Ranty drag relic Baton Bob fired back at Atlanta police for arresting him, accusing them of violating his constitutional rights and coercing a statement from him in a federal lawsuit filed a year after he was cuffed in Midtown.
And in Baton Bob's typical over-the-top fashion, he compared his June 26, 2013 arrest outside Colony Square to the police raid of the Atlanta Eagle in 2009, which resulted in eight arrests, the firing of several police officers, public protests, millions in lawsuit settlements and police department reforms.
Baton Bob, the 62-year-old gay man whose legal name is Bob Jamerson, filed the 50-page lawsuit on June 26, exactly a year after the tututastic street performer was stopped by Colony Square security guards and later arrested by Atlanta police. Baton Bob, dressed in a skimpy wedding dress, was on hand to twirl, dance and blow his whistle in celebration of the Supreme Court's historic gay marriage decision, which was issued a few hours before the incident.
It didn't quite unfold that way, according to the lawsuit.
"Plaintiff was peacefully exercising his First Amendment right to express political performance art. Plaintiff’s performance was speech in celebration of the landmark Supreme Court decision granting federal recognition of marriage equality. Although clearly within the bounds of the First Amendment, consisting of expressly political speech in a public forum, the performance was short-lived."
Baton Bob was charged with two misdemeanors after the altercation with two security guards at Colony Square. They asked him to leave, which he did but not before unleashing a stream of profanities and threatening them with, "I'll fuck you up." The security guards alerted the private security force Midtown Blue and an off-duty Atlanta police officer, H.J. Davis, arrived. Davis said the performance was stalling traffic and impeding pedestrians on the sidewalk, though video and photos from the incident contradict that. A scuffle ensued in which the officer says Baton Bob tried to kick him, an allegation he disputed in a later interview with Project Q.
Baton Bob said Davis told him, "You kneed me in the crotch." And he responded, "I would have never kneed you in the crotch. I would have kneeled down and sucked your dick."
After his arrest, Baton Bob alleged in a lengthy Facebook post that Atlanta police forced him to make a statement sympathetic to police that an officer posted to the Facebook page. The lawsuit filed last week says officers forced Baton Bob to relinquish his log-in credentials to police in exchange for more lenient bail terms. An initial statement from police after the arrest said he faced a felony charge of terroristic threats. That statement was quickly revised and he was later charged with two misdemeanors – obstruction and simple assault.
The lawsuit alleges that police, concerned over its image among the city's LGBT residents, coerced Baton Bob into making the Facebook post while he was cuffed at a police precinct.
"In the wake of the notorious raid on the Atlanta Eagle nightclub, numerous officials within the City of Atlanta and Atlanta Police Department became fearful of another lawsuit and public outrage from the L.G.B.T. community."

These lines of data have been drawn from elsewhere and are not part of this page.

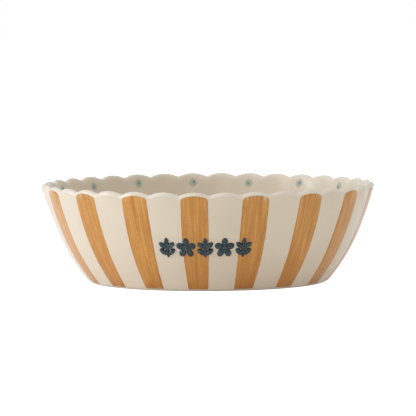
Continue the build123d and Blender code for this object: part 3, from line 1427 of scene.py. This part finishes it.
@dataclass
class RimSpots:
    """The grey-teal spots inside the rim, one behind each stripe."""

    stripes: SlipStripes
    radius: float = 4.6 * MM
    drop: float = 7.5 * MM
    thickness: float = 0.12 * MM
    tuck: float = 0.03 * MM  # how deep the pad's edge lies in the clay
    underside: float = 0.2 * MM  # how deep its underside lies
    stray_step: float = 4.1  # radians from the phase of one spot's error to the next one's
    stray_up: float = 0.35 * MM
    stray_round: float = 0.12  # degrees
    first_seed: float = 0.4
    seed_step: float = 0.6180
    segments: int = 40
    rings: int = 8

    def flat(self, name: str, level: float) -> bpy.types.Object:
        """Draws one spot flat, as a low round pad.

        Args:
            name: the spot's name.
            level: its middle's height.

        Returns:
            The spot.
        """
        points, faces = [(0.0, level, self.thickness), (0.0, level, -self.underside)], []
        rows = []
        for side, reach in ((1, self.rings), (-1, self.rings - 1)):
            for k in range(1, reach + 1):
                share = k / self.rings
                top = self.thickness * (1 - share**2) - self.tuck
                row = []
                for n in range(self.segments):
                    turn = 2 * math.pi * n / self.segments
                    x, y = share * self.radius * math.cos(turn), share * self.radius * math.sin(turn)
                    row.append(len(points))
                    points.append((x, level + y, top if side > 0 else -self.underside))
                rows.append((side, row))
        top_rows = [row for side, row in rows if side > 0]
        under_rows = [row for side, row in rows if side < 0] + [top_rows[-1]]
        for pole, stack, flip in ((0, top_rows, False), (1, under_rows, True)):
            for n in range(self.segments):
                after = (n + 1) % self.segments
                face = [pole, stack[0][n], stack[0][after]]
                faces.append(face[::-1] if flip else face)
                for inner, outer in zip(stack, stack[1:]):
                    face = [inner[n], outer[n], outer[after], inner[after]]
                    faces.append(face[::-1] if flip else face)
        piece = new_piece(name, points, [], faces)
        note(piece, "stroke", [(p[0] / MM, (p[1] - level) / MM, 0.0) for p in points])
        return piece

    def build(self, wall: Wall, finish: bpy.types.Material) -> None:
        """Dabs every spot on the inside of the wall, each a little off its place.

        Args:
            wall: the finished wall.
            finish: the stain.
        """
        for i in range(self.stripes.count):
            off = math.sin(self.stray_step * (i + 1))
            level = wall.section.height - self.drop + self.stray_up * off
            piece = self.flat(f"dabbed_spot_{i + 1:02d}", level)
            seed = (self.first_seed + self.seed_step * i) % 1.0
            wall.lay(piece, Face.INSIDE, self.stripes.turn(i) + self.stray_round * off, seed, finish)
            piece.data.flip_normals()  # the inside of the wall is a mirror image
            stand_for(piece, "teal_spot", f"rim_spot_{i + 1:02d}")


class Motif(Enum):
    """The two shapes of sprig."""

    LEAF = "leaf"
    BLOSSOM = "blossom"


@dataclass
class Sprigs:
    """A row of moulded leaves and blossoms pressed on to the front."""

    count: int = 5
    level: float = 33.8 * MM
    pitch: float = 14.1 * MM
    turn: float = -1.7
    depth: float = 1.8 * MM
    grain: float = 0.2 * MM  # size of the mesh's smallest faces

    stem_width: float = 2.8 * MM
    stem_low: float = -7.5 * MM
    stem_high: float = 2.0 * MM
    leaf_length: float = 6.8 * MM
    leaf_width: float = 3.7 * MM
    leaf_spread: float = 50.0
    leaf_reach: float = 3.1 * MM
    leaf_rows: tuple[float, float] = (-2.9 * MM, 1.8 * MM)
    top_leaf: float = 4.2 * MM

    petals: int = 5
    petal_length: float = 5.8 * MM
    petal_width: float = 4.9 * MM
    petal_reach: float = 4.6 * MM
    eye: float = 4.6 * MM

    petal_rise: float = 0.85  # how high each dome stands, as a share of the depth
    leaf_rise: float = 0.95
    stem_rise: float = 0.7
    petal_vein: float = 0.3  # how deep each groove is, as a share of the dome's rise
    leaf_vein: float = 0.35
    vein_width: float = 0.16  # as a share of half the dome's width
    crown: float = 2.4  # how full a dome is: 2 is an ellipse, and more is flatter on top
    sunk: float = 0.5 * MM  # how deep a dome's underside lies in the clay
    rings: int = 9
    segments: int = 32
    soften: float = 0.6  # how far each smoothing goes
    soften_times: int = 3
    seed_step: float = 0.13

    def dome(
        self,
        centre: tuple[float, float],
        size: tuple[float, float],
        lean: float,
        rise: float,
        vein: float = 0.0,
    ) -> Dome:
        """Makes a domed oval with a groove down its middle.

        Args:
            centre: its middle.
            size: its length along its own axis and its width.
            lean: degrees that its axis leans from upright, clockwise.
            rise: its height at the middle.
            vein: depth of the groove, as a share of the rise.

        Returns:
            Its points and faces, closed underneath.
        """
        rings, segments = self.rings, self.segments
        length, width = size
        points, faces = [], []
        tilt = math.radians(lean)
        for side in (1, -1):
            for k in range(rings + 1):
                share = k / rings
                for n in range(segments):
                    turn = 2 * math.pi * n / segments
                    u, v = share * math.cos(turn), share * math.sin(turn)
                    x, y = u * width / 2, v * length / 2
                    top = rise * math.sqrt(max(1 - share**self.crown, 0.0))
                    top *= 1 - vein * math.exp(-((u / self.vein_width) ** 2)) * (1 - share**4)
                    height = top if side > 0 else -self.sunk
                    east = centre[0] + x * math.cos(tilt) + y * math.sin(tilt)
                    north = centre[1] - x * math.sin(tilt) + y * math.cos(tilt)
                    points.append((east, north, height))
        per_side = (rings + 1) * segments
        for side in (0, 1):
            for k in range(rings):
                for n in range(segments):
                    after = (n + 1) % segments
                    a = side * per_side + k * segments
                    face = [a + n, a + segments + n, a + segments + after, a + after]
                    faces.append(face[::-1] if side else face)
        rim, under = rings * segments, per_side + rings * segments
        for n in range(segments):
            after = (n + 1) % segments
            faces.append([rim + n, under + n, under + after, rim + after])
        return points, faces

    def blossom(self) -> list[Dome]:
        """Places petals round an eye, about the blossom's own middle.

        Returns:
            The petals and the eye.
        """
        petal, high = (self.petal_length, self.petal_width), self.petal_rise * self.depth
        domes = []
        for i in range(self.petals):
            lean = i * 360 / self.petals
            tilt = math.radians(lean)
            centre = (self.petal_reach * math.sin(tilt), self.petal_reach * math.cos(tilt))
            domes.append(self.dome(centre, petal, lean, high, self.petal_vein))
        return [*domes, self.dome((0.0, 0.0), (self.eye, self.eye), 0.0, self.depth)]

    def leaves(self) -> list[Dome]:
        """Places a leaf at a stem's tip and two pairs beside it, about the sprig's own middle.

        Returns:
            The stem and its leaves.
        """
        leaf, high = (self.leaf_length, self.leaf_width), self.leaf_rise * self.depth
        stem = (self.stem_high - self.stem_low, self.stem_width)
        middle = (self.stem_low + self.stem_high) / 2
        domes = [self.dome((0.0, middle), stem, 0.0, self.stem_rise * self.depth)]
        domes.append(self.dome((0.0, self.top_leaf), leaf, 0.0, high, self.leaf_vein))
        for level in self.leaf_rows:
            for side in (-1, 1):
                centre = (side * self.leaf_reach, level)
                domes.append(self.dome(centre, leaf, side * self.leaf_spread, high, self.leaf_vein))
        return domes

    def flat(self, name: str, motif: Motif) -> bpy.types.Object:
        """Draws one sprig flat, with its domes run together as pressed clay.

        Args:
            name: the sprig's name.
            motif: its shape.

        Returns:
            The sprig.
        """
        points, faces = [], []
        domes = self.blossom() if motif is Motif.BLOSSOM else self.leaves()
        for dome_points, dome_faces in domes:
            start = len(points)
            points += [(x, y + self.level, z) for x, y, z in dome_points]
            faces += [[start + corner for corner in face] for face in dome_faces]
        piece = new_piece(name, points, [], faces)
        melt = piece.modifiers.new("melt", "REMESH")
        melt.mode = "VOXEL"
        melt.voxel_size = self.grain
        soften = piece.modifiers.new("soften", "SMOOTH")
        soften.factor = self.soften
        soften.iterations = self.soften_times
        bake(piece)
        note(piece, "rise", [vertex.co.z / self.depth for vertex in piece.data.vertices])
        return piece

    def build(self, wall: Wall, finish: bpy.types.Material) -> None:
        """Presses the row on to the front.

        Args:
            wall: the finished wall.
            finish: the sprigs' glaze.
        """
        lean = math.radians(wall.section.lean_at(self.level))
        centre, radius = wall.section.arcs()[0]
        reach = centre.x + radius * math.cos(lean)
        step = math.degrees(self.pitch / reach)
        for i in range(self.count):
            motif = (Motif.LEAF, Motif.BLOSSOM)[i % 2]
            piece = self.flat(f"moulded_{motif.value}_{i + 1}", motif)
            turn = self.turn + (i - (self.count - 1) / 2) * step
            wall.lay(piece, Face.OUTSIDE, turn, self.seed_step * i, finish)
            stand_for(piece, "teal_sprig", f"sprig_{i + 1}_{motif.value}")


# ---------------------------------------------------------------------------------------------
# The studio
# ---------------------------------------------------------------------------------------------


@dataclass
class Studio:
    """A white sweep, soft light from the left and the camera."""

    distance: float = 3.45
    eye_height: float = 0.287
    azimuth: float = -0.5
    aim_height: float = 0.0556
    aim_right: float = -0.0002
    roll: float = -0.3
    lens: float = 397.2
    sensor: float = 36.0
    farthest: float = 20.0  # as far as the camera sees
    white: float = 1.0
    surround: float = 0.635  # level with the bowl
    overhead: float = 0.94  # the same, from above
    floor_glow: float = 1.0  # as the camera sees it
    floor_bounce: float = 0.12  # the same, as light on the bowl
    key_side: float = -77.0  # degrees round from the camera, to its left
    key_elevation: float = 12.0
    key_distance: float = 2.5
    key_width: float = 1.6
    key_height: float = 0.9
    key_power: float = 29.6
    key_colour: Colour = (0.925, 0.985, 1.11)
    key_aim: float = 0.04  # height that the key points at
    room_colour: Colour = (1.0, 0.99, 0.96)
    room_turn: tuple[float, float] = (0.3, 0.9)  # how far up a way points as side light becomes top light
    floor_paint: float = 0.9
    floor_half: float = 6.0
    floor_drop: float = 0.05 * MM  # keeps it clear of the foot ring

    def camera(self) -> None:
        """Makes the scene's camera."""
        data = bpy.data.cameras.new("camera")
        data.lens = self.lens
        data.sensor_width = self.sensor
        data.clip_end = self.farthest
        camera = bpy.data.objects.new("camera", data)
        bpy.context.scene.collection.objects.link(camera)
        turn = math.radians(self.azimuth)
        right = Vector((math.cos(turn), math.sin(turn), 0.0))
        camera.location = Vector((math.sin(turn), -math.cos(turn), 0.0)) * self.distance
        camera.location.z = self.eye_height
        aim = right * self.aim_right + Vector((0.0, 0.0, self.aim_height))
        look = (aim - camera.location).to_track_quat("-Z", "Y")
        camera.rotation_euler = look.to_euler()
        camera.rotation_euler.rotate_axis("Z", math.radians(self.roll))
        bpy.context.scene.camera = camera

    def key(self) -> None:
        """Hangs the one soft box, which faces the bowl."""
        side, rise = math.radians(self.key_side), math.radians(self.key_elevation)
        level = math.cos(rise)
        towards = Vector((math.sin(side) * level, -math.cos(side) * level, math.sin(rise)))
        data = bpy.data.lights.new("key", "AREA")
        data.shape = "RECTANGLE"
        data.size, data.size_y = self.key_width, self.key_height
        data.energy = self.key_power
        data.color = self.key_colour
        lamp = bpy.data.objects.new("key", data)
        lamp.location = towards * self.key_distance
        aim = Vector((0, 0, self.key_aim)) - lamp.location
        lamp.rotation_euler = aim.to_track_quat("-Z", "Y").to_euler()
        bpy.context.scene.collection.objects.link(lamp)

    def sweep(self) -> None:
        """Lays the pale floor, which can be seen through from below."""
        half, level = self.floor_half, -self.floor_drop
        corners = [(-half, -half, level), (half, -half, level), (half, half, level), (-half, half, level)]
        floor = new_piece("floor", corners, [], [(0, 1, 2, 3)])
        graph = new_material("white_sweep")
        paint = graph.node("ShaderNodeBsdfDiffuse", {"Color": opaque((self.floor_paint,) * 3)})
        seen = graph.node("ShaderNodeLightPath").outputs["Is Camera Ray"]
        strength = graph.ease(seen, 0.0, 1.0, self.floor_bounce, self.floor_glow)
        glow = graph.node("ShaderNodeEmission", {"Color": (1, 1, 1, 1), "Strength": strength})
        both = graph.node("ShaderNodeAddShader", {0: paint.outputs[0], 1: glow.outputs[0]})
        below = graph.node("ShaderNodeNewGeometry").outputs["Backfacing"]
        clear = graph.node("ShaderNodeBsdfTransparent")
        sided = graph.node("ShaderNodeMixShader", {0: below, 1: both.outputs[0], 2: clear.outputs[0]})
        floor.data.materials.append(graph.surface(sided))

    def surroundings(self) -> None:
        """Sets the white room: bright to look at, softer as light."""
        world = bpy.data.worlds.new("room")
        world.use_nodes = True
        graph = Graph(world.node_tree)
        graph.tree.nodes.clear()
        seen = graph.node("ShaderNodeLightPath").outputs["Is Camera Ray"]
        bright = graph.node("ShaderNodeBackground", {"Color": (1, 1, 1, 1), "Strength": self.white})
        upward = graph.split(graph.node("ShaderNodeTexCoord").outputs["Generated"])[2]
        strength = graph.ease(upward, *self.room_turn, self.surround, self.overhead)
        soft = graph.node("ShaderNodeBackground", {"Color": opaque(self.room_colour), "Strength": strength})
        either = graph.node("ShaderNodeMixShader", {0: seen, 1: soft.outputs[0], 2: bright.outputs[0]})
        end = graph.node("ShaderNodeOutputWorld")
        graph.tree.links.new(either.outputs[0], end.inputs["Surface"])
        bpy.context.scene.world = world

    def build(self) -> None:
        """Sets up camera, light and floor."""
        self.camera()
        self.surroundings()
        self.sweep()
        self.key()
        bpy.context.scene.view_settings.view_transform = "Standard"
        bpy.context.scene.view_settings.look = "None"


def main() -> None:
    """Builds the bowl, piece by piece, and the studio round it."""
    logging.basicConfig(level=logging.INFO, format="%(name)s %(message)s")
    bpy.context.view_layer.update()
    low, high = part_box("bowl_body")
    Studio().build()

    lip_shortfall = 0.66 * MM  # the rounded lip's widest point inside the wall's own line
    section = Section(height=high[2] - low[2], mouth_radius=(high[0] - low[0]) / 2 + lip_shortfall)
    skin, bristles = GlazeSkin().group(), Bristles().group()
    cream = CreamGlaze()
    body = BowlBody(section)
    bowl = body.build(cream.material(skin))
    wall = Wall(bowl, section)
    stripes = SlipStripes(body)
    stripes.build(wall, BrushedSlip().material(skin, bristles, cream))
    RimSpots(stripes).build(wall, SpotStain().material(skin, cream))
    Sprigs().build(wall, TealGlaze().material(skin))


if __name__ == "__main__":
    main()
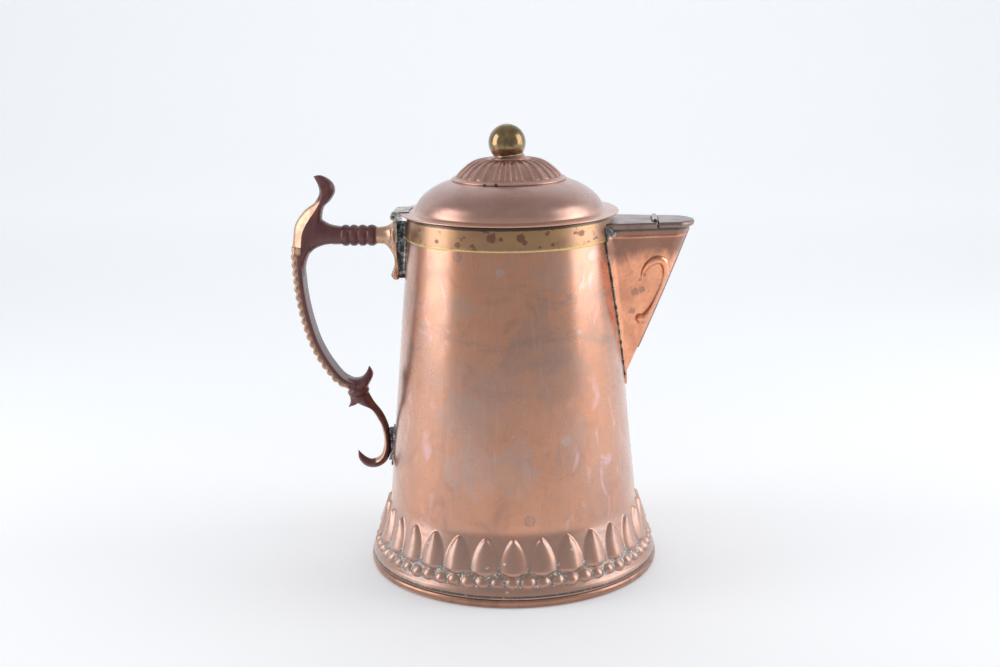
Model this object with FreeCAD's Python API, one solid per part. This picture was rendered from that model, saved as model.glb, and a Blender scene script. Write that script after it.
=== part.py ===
import FreeCAD, Part
import math
import os

# Lidded copper pot with a cast side handle and a flap-covered pouring spout.
# Units are millimetres. The origin is the centre of the foot on the table,
# +Z is up, +X points along the spout and the handle is on the -X side.

# ---- driving dimensions -------------------------------------------------
SHEET = 0.8                 # copper sheet of the body
GAP = 0.05                  # soldered or seated joint between two fixed pieces
RUN = 0.05                  # radial clearance of a pin in a moving knuckle

MOUTH_Z = 240.8             # top edge of the body
FLARE_Z = 46.0              # shoulder where the cone meets the flared foot
CONE_R = 89.1               # body cone radius continued down to z = 0
CONE_SLOPE = 0.0915         # radius lost per millimetre of height
FLARE_R = 100.59            # flare cone radius continued down to z = 0
FLARE_SLOPE = 0.325

FOOT_R = 96.3               # centre circle of the rolled foot ring
FOOT_TUBE_R = 3.0
FOOT_TUBE_WALL = 0.8
FOOT_CENTRE_Z = 2.9         # a little under the tube radius: the ring is worn flat
BASE_T = 0.9
BASE_RISE = 3.0

COLLAR_Z = 225.5
COLLAR_T = 1.2

LID_R = 73.0
LID_Z = 241.8               # underside of the lid flange
LID_SHEET = 0.9
BEZEL_R = 65.4
BEZEL_T = 0.9
BEZEL_DEPTH = 6.0
CROWN_TOP_Z = 277.0
BALL_R = 12.4
BALL_Z = 287.6
STUD_R = 2.4

LID_PIN_X = -76.4
LID_PIN_Z = 240.0
LID_KNUCKLE_R = 2.2
HINGE_PIN_R = 1.0
HINGE_HALF_W = 13.0         # half length of both hinges along Y
LID_KNUCKLE_HALF = 5.0      # half length of the middle, moving knuckle
KNUCKLE_PLAY = 0.4          # end play between neighbouring knuckles

FLAP_PIN_X = 96.7
FLAP_PIN_Z = 236.4          # the barrel is sunk into the split between the plates
FLAP_KNUCKLE_R = 1.9
FLAP_KNUCKLE_HALF = 4.8
SPLIT_X = 98.0              # end of the fixed cover beside the barrel
MOVE_GAP = 0.35             # clearance between fixed and moving pieces

SPOUT_TIP_Z = 122.0         # height where the spout would run out to nothing
SPOUT_TOP_Z = 235.2
SPOUT_SHEET = 0.8
PLATE_TOP_Z = 236.5
PLATE_T = 1.0
SKIRT_Z = 232.4

ARM_Z = 226.0               # axis of the ringed arm
HANDLE_FACE_X = -77.6       # outer face of the flange that is soldered on
FLANGE_T = 2.2


# ---- helpers ------------------------------------------------------------
def vec(x, z, y=0.0):
    return FreeCAD.Vector(x, y, z)


def spline(points):
    """Smooth curve through (x, z) points in the XZ plane."""
    curve = Part.BSplineCurve()
    curve.interpolate([vec(x, z) for x, z in points])
    return curve.toShape()


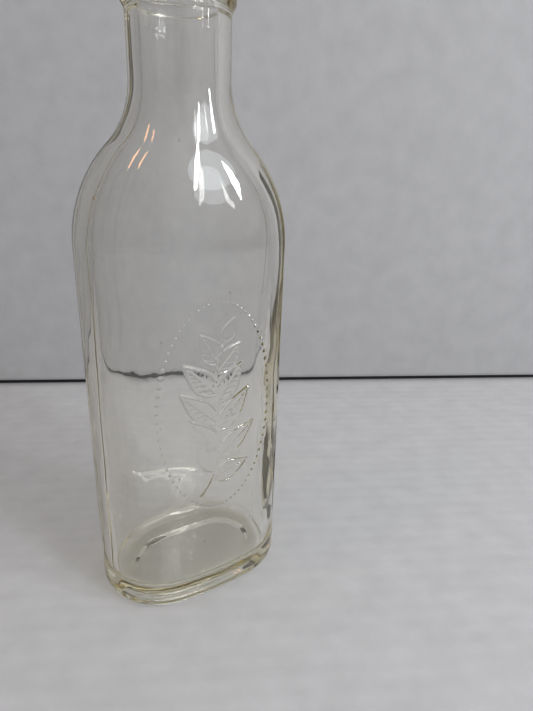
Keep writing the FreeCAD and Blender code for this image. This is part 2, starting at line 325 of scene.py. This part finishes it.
# Unevenness of the glass. Round the inside, one front corner is thin high on the barrel and
# heavy low on it, the faces draw thin upwards, and one faint wave runs round low on the
# shoulder. Each waviness gives its features' size and height, its seed and its depth.
THIN_CORNER = math.radians(-35)
THIN_CORNER_SPREAD = math.radians(50)
THIN_CORNER_DEPTH = 0.0012
THIN_CORNER_FOOT = (0.082, 0.112)
THIN_CORNER_TOP = (0.150, 0.125)
HEAVY_CORNER_DEPTH = 0.0008
HEAVY_CORNER_TOP = (0.086, 0.068)
HEAVY_CORNER_FOOT = (0.012, 0.03)
FACE_DRAW = 0.0010
FACE_DRAW_RISE = (0.062, 0.100)
FACE_DRAW_TOP = (0.150, 0.120)
FACE_SHARPNESS = 8
WAVE_LEVEL = 0.131
WAVE_TILT = 0.002
WAVE_HALF_HEIGHT = 0.003
WAVE_DEPTH = 0.00007
BROAD_WAVES = (0.016, 0.034, 7.7)
BROAD_DEPTH = 0.00016
FINE_WAVES = (0.005, 0.014, 1.9)
FINE_DEPTH = 0.00005
RIPPLE_WAVES = (0.009, 0.020, 3.1)
RIPPLE_DEPTH = 0.00006


def outer_ripple(points):
    """How far the outer skin's slight ripple stands out at each point."""
    return RIPPLE_DEPTH * wobble(points, *RIPPLE_WAVES)


def outside_shift(columns, points, level):
    """How far the outer wall stands out of its nominal place at each column of a ring."""
    angle = OUTER.angles(columns)
    if level > FINISH_FOOT:
        return thread(angle, level)
    ripple = outer_ripple(points) * ramp(level, 0, HEEL_RADIUS)
    return ripple + seam(columns, level)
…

"The actors within the Atlanta Police Department acted with unprovoked intent to falsify the facts of the arrest of Plaintiff which resulted in damage to both his personal and business life."
The lawsuit also accuses Davis of battery during the arrest.
"Defendant, Officer Davis, intended to make harmful or insulting or provoking contact with the Plaintiff. Officer Davis grabbed Plaintiff’s arm, wrenched it behind Plaintiff’s back, and slammed Plaintiff on the ground, placing Plaintiff in handcuffs, and otherwise unlawfully touching Plaintiff without Plaintiff’s consent constitutes battery."
The lawsuit blames the media for casting doubt on the allegations of police misconduct leveled by Baton Bob.
"Since the incident, Plaintiff has posted on the Baton Bob Facebook page regarding the illegality of the arrest and coerced confession, but his outcries have been viewed with skepticism by much of the media. Plaintiff’s arrest remains controversial, and his image and business continue to suffer from the after effects of the incident on June 26, 2013. Numerous media organizations have exploited the illegal confession which has led Plaintiff to being harassed. The Atlanta Police Department have also banned Plaintiff from other events he would normally attend."
The lawsuit asks for a jury trial and seeks damages for physical pain and injury, mental anguish and emotional distress. It also wants his arrest scrubbed from public records. A spokesperson for the city says it won't comment on the lawsuit.
What might U.S. District Judge Steve Jones expect when Baton Bob shows up in court? Snappy retorts.